The system operates through a sophisticated integration of high-speed processing and specialized automotive drivers:

Core Processing: At the heart of the system is the STM32H743VIT6 (ARM Cortex-M) microcontroller running at 100MHz, derived from a 16MHz crystal via PLL. This ensures ultra-low latency for calculating fuel and spark timing.

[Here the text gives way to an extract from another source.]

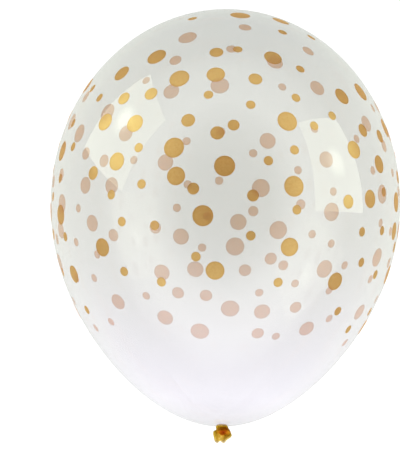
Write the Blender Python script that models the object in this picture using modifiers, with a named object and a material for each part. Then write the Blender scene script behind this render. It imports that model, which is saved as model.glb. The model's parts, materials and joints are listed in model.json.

Sensors and Inputs: The ECU ingests critical engine data through advanced conditioning circuits:

• Position: Crankshaft (CKP) and Camshaft (CMP) signals are processed by MAX9924 conditioners, supporting both Variable Reluctance and Hall effect sensors.
• Air & Fuel: An onboard MPXA4250 sensor monitors Manifold Pressure (MAP) up to 250 kPa, while a CJ125 controller manages wideband Lambda sensors (LSU4.X) for precise Air/Fuel ratio feedback.
• Analog I/O: The board features multiple protected analog inputs (low-power and optocoupled high-power) for reading sensors like TPS, CLT, and IAT.

Actuation:

• Injection: Four channels utilizing LM1949 drivers in a "peak-and-hold" configuration (paired with TIP142 transistors) to drive injectors efficiently with minimal heat generation.
• Ignition: Four ignition channels controlled by TC4424 drivers and ISL9V5036P3 IGBTs, capable of handling 3A peak current for high-energy coil discharge.

Power & Connectivity: The unit is powered by a robust DC-DC conversion stage accepting 9V to 18.81V, ensuring stable 5V and 3.3V logic levels even during cranking. Data maps and logs are stored on an SD Card via SPI, while external communication is handled via CAN bus headers.